## OBJECTIVE
Give back only the lines in the records below from the one with "Reconstruct the object" to the one with "SCREW_GAP = 0.2", both inclusive, word for word.

## DATA RECORDS
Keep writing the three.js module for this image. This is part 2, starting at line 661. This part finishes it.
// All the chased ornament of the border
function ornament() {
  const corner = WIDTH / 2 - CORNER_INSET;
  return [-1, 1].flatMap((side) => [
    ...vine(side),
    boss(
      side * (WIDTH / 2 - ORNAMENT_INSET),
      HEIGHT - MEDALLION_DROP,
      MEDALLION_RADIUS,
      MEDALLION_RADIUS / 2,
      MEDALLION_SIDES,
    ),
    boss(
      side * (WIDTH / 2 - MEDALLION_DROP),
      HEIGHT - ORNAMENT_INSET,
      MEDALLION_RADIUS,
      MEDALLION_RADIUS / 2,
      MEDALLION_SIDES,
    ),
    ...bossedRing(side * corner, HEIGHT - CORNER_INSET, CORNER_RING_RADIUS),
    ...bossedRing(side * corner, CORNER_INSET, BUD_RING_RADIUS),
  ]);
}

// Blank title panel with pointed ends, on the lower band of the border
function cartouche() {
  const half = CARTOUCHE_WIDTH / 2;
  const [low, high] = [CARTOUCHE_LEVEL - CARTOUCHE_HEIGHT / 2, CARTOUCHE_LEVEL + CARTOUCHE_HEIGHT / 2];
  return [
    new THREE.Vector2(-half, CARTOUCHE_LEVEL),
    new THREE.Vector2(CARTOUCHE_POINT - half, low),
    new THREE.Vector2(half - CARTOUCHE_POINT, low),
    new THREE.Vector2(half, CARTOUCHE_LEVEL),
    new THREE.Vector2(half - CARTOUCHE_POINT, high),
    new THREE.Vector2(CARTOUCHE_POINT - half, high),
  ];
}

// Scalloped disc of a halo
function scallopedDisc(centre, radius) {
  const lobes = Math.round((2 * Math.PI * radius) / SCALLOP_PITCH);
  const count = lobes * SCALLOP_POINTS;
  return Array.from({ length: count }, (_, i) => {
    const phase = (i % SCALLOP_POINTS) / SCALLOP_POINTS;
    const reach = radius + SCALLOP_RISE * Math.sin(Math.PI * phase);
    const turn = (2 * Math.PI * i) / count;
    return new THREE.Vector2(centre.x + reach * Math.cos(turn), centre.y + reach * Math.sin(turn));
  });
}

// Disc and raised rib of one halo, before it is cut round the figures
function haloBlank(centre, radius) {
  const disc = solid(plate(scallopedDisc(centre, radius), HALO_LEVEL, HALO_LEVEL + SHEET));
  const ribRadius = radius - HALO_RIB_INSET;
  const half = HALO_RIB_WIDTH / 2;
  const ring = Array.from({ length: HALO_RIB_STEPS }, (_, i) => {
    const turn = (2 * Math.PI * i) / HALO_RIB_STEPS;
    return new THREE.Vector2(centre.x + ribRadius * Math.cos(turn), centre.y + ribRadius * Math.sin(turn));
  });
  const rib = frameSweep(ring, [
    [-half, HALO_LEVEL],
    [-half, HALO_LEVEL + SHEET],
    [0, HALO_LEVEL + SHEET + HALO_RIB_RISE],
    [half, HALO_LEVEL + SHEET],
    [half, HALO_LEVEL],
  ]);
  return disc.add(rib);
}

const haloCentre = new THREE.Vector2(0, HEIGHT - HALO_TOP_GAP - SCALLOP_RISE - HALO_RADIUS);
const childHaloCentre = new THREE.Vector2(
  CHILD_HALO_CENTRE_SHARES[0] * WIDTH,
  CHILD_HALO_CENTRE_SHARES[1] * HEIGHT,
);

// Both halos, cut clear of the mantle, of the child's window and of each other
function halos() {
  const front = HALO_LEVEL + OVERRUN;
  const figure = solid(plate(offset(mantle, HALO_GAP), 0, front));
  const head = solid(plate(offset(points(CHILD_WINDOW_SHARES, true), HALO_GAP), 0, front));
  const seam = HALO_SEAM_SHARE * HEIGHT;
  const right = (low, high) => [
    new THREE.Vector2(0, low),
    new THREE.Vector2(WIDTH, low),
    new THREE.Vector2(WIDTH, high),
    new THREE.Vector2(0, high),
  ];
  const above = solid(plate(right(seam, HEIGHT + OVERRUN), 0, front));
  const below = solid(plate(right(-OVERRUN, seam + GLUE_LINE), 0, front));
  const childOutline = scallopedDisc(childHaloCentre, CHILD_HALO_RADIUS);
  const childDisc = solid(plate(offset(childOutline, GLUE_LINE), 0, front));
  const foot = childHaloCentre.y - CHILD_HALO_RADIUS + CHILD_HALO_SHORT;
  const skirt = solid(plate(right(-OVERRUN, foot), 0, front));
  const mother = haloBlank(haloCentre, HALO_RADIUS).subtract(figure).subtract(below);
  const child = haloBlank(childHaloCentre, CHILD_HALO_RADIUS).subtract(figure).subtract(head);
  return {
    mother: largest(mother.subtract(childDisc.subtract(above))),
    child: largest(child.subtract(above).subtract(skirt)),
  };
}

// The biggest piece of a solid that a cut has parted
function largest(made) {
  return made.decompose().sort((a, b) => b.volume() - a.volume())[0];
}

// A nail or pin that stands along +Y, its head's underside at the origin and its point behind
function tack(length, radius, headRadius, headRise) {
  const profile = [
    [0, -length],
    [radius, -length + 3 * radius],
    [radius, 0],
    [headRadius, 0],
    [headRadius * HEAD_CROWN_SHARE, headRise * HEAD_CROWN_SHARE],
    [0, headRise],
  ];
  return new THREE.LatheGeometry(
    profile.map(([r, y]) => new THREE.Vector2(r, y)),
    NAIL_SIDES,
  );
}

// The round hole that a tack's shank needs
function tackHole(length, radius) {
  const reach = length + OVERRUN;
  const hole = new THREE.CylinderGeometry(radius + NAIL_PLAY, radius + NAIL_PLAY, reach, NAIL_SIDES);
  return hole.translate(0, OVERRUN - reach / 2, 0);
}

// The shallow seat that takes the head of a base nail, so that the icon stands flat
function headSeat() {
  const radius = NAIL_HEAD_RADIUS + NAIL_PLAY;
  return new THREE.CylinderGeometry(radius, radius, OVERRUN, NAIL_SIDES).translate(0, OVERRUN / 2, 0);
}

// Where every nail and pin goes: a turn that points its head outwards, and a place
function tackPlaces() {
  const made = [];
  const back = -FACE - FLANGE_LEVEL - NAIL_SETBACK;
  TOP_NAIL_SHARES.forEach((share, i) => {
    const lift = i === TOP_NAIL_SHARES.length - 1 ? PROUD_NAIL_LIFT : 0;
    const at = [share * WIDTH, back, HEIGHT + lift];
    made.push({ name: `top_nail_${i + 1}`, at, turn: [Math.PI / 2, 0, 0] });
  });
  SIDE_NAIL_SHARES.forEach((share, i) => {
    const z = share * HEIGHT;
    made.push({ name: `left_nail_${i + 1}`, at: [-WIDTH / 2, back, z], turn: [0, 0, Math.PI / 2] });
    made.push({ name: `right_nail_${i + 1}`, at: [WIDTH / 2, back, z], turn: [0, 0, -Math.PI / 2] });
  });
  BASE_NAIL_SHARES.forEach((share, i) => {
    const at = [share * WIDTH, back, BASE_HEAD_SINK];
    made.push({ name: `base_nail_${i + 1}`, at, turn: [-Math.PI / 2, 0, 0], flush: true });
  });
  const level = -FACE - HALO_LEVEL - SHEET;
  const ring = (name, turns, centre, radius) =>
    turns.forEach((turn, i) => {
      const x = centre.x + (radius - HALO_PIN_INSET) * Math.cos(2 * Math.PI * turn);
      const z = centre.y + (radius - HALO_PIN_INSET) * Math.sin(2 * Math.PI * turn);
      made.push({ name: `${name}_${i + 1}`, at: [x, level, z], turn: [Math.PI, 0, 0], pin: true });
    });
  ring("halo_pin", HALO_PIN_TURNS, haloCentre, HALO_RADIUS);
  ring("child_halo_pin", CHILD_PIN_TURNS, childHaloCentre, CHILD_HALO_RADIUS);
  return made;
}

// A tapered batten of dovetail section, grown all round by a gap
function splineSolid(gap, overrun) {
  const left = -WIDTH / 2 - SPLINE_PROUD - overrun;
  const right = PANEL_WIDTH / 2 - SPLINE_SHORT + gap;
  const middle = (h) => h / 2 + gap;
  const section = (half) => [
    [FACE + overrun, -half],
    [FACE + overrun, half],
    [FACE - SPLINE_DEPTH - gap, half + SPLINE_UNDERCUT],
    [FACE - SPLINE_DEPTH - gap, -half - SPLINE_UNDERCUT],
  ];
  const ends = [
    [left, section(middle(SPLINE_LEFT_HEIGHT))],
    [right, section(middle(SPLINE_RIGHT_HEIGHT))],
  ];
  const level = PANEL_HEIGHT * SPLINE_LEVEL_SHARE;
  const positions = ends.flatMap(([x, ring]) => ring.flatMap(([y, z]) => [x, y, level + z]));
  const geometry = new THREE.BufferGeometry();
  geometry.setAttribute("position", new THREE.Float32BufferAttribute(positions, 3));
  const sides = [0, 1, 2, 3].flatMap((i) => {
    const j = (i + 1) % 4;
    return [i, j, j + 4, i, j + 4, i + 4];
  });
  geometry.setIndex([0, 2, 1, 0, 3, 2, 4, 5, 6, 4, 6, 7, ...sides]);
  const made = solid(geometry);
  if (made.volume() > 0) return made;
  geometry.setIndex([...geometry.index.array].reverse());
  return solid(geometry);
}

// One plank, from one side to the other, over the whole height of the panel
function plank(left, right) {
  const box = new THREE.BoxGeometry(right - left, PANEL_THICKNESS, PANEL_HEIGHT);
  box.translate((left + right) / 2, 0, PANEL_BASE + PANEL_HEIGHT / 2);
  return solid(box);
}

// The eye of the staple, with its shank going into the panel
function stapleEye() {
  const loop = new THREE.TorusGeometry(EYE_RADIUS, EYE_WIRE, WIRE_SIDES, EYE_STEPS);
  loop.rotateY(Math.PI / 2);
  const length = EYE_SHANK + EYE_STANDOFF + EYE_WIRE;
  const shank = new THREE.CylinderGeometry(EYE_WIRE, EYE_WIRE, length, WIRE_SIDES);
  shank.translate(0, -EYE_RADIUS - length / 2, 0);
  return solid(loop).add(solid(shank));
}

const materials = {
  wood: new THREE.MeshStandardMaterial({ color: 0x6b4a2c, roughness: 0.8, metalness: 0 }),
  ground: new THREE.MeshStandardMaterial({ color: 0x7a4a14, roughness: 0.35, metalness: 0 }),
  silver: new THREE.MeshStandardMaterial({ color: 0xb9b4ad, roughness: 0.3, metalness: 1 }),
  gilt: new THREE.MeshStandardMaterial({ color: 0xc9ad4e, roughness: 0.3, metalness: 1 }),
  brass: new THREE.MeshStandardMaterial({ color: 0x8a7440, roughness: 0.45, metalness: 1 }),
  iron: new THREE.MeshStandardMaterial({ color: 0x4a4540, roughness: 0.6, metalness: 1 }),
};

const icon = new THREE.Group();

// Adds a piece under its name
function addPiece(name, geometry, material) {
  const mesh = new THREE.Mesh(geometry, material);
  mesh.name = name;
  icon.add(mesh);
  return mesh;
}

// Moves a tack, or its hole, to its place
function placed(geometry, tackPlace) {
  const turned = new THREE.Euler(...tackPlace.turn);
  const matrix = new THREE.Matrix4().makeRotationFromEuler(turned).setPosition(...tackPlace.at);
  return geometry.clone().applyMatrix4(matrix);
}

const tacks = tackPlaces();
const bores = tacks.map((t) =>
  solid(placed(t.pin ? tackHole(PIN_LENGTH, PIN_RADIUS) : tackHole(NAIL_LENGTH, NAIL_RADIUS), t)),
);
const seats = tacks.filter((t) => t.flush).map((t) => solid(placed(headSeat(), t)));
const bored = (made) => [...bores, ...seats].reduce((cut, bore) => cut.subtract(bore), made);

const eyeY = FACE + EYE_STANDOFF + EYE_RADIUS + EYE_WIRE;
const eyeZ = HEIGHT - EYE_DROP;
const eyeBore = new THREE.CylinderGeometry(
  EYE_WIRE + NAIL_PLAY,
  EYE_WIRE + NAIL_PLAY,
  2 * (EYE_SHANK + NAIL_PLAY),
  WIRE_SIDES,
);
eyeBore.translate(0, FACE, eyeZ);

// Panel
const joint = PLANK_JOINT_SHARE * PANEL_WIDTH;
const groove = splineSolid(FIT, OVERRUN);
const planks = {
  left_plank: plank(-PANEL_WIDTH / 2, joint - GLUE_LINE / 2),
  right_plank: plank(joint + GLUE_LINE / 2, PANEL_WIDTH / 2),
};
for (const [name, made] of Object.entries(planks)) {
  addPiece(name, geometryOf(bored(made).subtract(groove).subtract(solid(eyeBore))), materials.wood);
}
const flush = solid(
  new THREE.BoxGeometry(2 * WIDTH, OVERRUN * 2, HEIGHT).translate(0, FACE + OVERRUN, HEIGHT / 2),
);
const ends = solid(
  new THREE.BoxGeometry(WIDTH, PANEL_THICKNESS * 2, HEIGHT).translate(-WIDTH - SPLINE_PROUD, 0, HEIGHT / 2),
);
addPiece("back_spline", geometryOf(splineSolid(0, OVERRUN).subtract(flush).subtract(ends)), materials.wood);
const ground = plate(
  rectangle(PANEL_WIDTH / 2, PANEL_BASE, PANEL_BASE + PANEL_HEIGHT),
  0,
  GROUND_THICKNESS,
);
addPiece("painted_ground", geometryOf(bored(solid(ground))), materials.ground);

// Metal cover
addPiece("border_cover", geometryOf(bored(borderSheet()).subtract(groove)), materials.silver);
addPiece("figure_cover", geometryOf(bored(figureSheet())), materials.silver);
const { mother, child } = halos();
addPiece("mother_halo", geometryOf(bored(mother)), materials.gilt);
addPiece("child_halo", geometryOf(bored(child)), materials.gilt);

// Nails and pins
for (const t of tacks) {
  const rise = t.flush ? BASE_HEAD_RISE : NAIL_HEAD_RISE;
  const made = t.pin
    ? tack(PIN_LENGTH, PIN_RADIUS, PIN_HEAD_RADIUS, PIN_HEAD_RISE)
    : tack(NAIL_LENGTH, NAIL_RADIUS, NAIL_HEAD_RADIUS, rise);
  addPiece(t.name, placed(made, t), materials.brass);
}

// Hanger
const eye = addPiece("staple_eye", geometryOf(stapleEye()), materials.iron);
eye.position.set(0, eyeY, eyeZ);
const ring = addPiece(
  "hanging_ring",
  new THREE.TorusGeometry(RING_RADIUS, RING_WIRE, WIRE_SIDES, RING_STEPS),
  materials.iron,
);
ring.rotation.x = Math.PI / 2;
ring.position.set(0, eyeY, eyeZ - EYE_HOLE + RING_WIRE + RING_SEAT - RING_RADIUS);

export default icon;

* * *

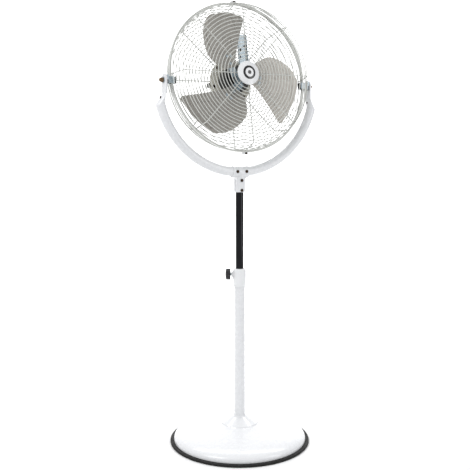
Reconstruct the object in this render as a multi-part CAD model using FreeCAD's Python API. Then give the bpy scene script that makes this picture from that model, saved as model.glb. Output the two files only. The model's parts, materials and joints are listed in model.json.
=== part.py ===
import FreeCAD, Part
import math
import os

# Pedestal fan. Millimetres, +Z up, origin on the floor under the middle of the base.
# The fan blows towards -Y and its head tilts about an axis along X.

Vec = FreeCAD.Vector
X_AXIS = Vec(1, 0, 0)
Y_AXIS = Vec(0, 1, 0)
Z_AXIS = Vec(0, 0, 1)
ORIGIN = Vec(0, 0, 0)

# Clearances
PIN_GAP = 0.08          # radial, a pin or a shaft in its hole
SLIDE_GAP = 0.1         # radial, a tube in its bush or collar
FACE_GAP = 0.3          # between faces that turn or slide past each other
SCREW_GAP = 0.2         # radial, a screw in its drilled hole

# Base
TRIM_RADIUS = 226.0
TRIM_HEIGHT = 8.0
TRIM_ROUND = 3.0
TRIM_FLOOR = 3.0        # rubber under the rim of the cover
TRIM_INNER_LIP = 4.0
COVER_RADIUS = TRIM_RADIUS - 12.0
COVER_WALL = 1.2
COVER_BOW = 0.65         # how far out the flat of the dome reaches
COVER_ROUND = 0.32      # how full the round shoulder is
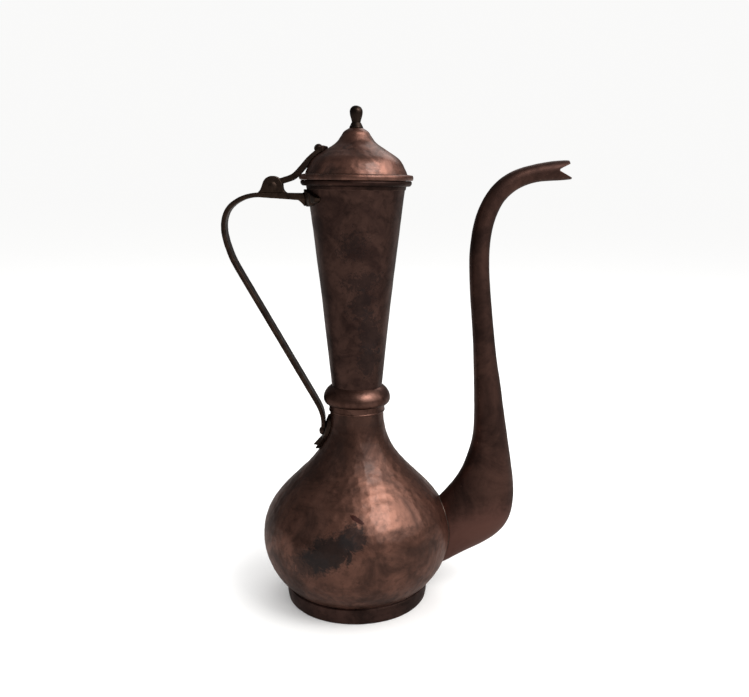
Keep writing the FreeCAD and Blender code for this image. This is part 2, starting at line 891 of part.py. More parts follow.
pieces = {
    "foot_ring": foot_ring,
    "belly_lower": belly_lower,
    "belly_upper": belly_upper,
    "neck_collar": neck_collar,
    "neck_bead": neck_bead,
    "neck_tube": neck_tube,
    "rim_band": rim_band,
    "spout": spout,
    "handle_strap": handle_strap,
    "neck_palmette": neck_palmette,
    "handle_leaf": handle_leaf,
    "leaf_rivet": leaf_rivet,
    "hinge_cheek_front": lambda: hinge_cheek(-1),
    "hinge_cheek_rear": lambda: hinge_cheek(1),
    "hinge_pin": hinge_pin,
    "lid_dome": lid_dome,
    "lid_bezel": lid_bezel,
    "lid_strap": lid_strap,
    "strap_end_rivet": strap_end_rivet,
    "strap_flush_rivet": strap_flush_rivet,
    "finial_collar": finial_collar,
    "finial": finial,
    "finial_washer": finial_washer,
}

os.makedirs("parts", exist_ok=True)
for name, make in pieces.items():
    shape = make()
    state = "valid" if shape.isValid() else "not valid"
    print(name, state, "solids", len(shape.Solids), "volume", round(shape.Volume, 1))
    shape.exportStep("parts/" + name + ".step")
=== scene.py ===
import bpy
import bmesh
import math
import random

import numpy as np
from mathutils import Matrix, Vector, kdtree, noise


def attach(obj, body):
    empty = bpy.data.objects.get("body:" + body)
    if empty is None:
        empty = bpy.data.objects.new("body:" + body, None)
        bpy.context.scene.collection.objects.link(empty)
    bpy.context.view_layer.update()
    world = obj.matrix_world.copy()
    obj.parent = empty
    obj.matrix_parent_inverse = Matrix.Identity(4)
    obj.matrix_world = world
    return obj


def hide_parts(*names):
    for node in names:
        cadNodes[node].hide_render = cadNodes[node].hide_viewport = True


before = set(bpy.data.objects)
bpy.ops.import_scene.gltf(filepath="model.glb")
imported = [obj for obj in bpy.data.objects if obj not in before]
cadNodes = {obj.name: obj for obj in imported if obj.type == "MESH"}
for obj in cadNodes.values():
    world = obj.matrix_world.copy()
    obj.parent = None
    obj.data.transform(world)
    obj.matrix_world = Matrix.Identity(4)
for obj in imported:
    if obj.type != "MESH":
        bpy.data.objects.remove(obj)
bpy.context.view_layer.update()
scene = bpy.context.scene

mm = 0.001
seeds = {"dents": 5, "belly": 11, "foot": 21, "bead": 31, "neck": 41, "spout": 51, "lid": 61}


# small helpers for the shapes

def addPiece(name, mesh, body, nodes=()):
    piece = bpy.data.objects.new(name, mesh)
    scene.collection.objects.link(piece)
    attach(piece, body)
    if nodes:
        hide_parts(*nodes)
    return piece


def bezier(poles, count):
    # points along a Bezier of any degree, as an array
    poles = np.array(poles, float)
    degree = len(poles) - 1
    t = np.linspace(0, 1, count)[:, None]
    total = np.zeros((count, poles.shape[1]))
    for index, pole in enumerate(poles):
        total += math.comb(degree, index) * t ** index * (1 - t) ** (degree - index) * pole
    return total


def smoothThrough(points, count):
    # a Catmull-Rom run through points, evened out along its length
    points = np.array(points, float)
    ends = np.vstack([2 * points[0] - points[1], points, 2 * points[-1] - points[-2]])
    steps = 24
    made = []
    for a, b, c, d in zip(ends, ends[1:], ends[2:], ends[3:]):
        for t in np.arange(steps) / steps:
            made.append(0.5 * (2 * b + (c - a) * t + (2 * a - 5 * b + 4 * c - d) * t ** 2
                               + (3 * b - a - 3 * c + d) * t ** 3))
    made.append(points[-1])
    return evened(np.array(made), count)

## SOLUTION
Reconstruct the object in this render as a multi-part CAD model using FreeCAD's Python API. Then give the bpy scene script that makes this picture from that model, saved as model.glb. Output the two files only. The model's parts, materials and joints are listed in model.json.
=== part.py ===
import FreeCAD, Part
import math
import os

# Pedestal fan. Millimetres, +Z up, origin on the floor under the middle of the base.
# The fan blows towards -Y and its head tilts about an axis along X.

Vec = FreeCAD.Vector
X_AXIS = Vec(1, 0, 0)
Y_AXIS = Vec(0, 1, 0)
Z_AXIS = Vec(0, 0, 1)
ORIGIN = Vec(0, 0, 0)

# Clearances
PIN_GAP = 0.08          # radial, a pin or a shaft in its hole
SLIDE_GAP = 0.1         # radial, a tube in its bush or collar
FACE_GAP = 0.3          # between faces that turn or slide past each other
SCREW_GAP = 0.2         # radial, a screw in its drilled hole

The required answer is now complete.